Стремление выделить главное, твердо стоять за него, руководит им. Этим, быть может, объясняется странное, на первый взгляд, резкое изменение в его отношениях с недавно близкими ему людьми.
«…Часто мне теперь на мысль приходит Завьялов и Москва. Ученые, литераторы, защитники Запада, славянофилы и всё, что звонит красивыми словами об искусствах, выслали глубоко ученого рисовальщика русского и взяли на его место Скотти, у которого самая высокая нота — деньги и спекуляции, — напишет А. Иванов Ф. В. Чижову 8 февраля 1849 года. — Если б я знал наверное, что Н. В. Гоголь в Москве, я бы послал к нему об этом письмо; может быть, его авторитет пособил бы разбить бессовестность и восстановить Завьялова еще с большею крепостью…»
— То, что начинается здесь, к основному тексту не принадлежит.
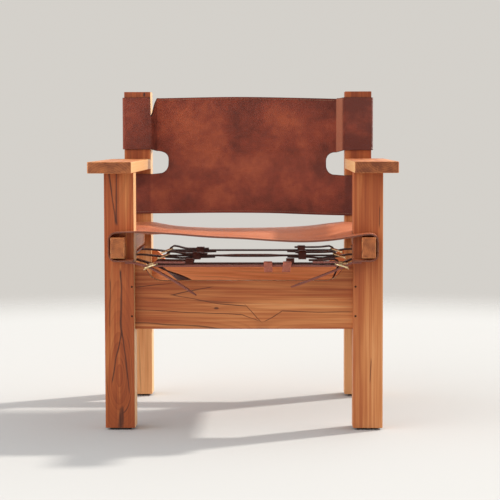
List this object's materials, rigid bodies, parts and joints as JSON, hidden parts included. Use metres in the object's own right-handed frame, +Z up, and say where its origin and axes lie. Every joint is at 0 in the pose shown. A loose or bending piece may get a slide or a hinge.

Отголосок резкости угадывается и в письме к самому Н. В. Гоголю: «Моллер мне сообщил, что вы в Москве и желаете от меня письма. Я бы очень хотел знать, что вы скажете мне о Завьялове; ведь этот человек совершенно был на своем месте, Москва предпочла Скотти. Не знаю, были ли вы всему этому свидетелем и как дело теперь»[143].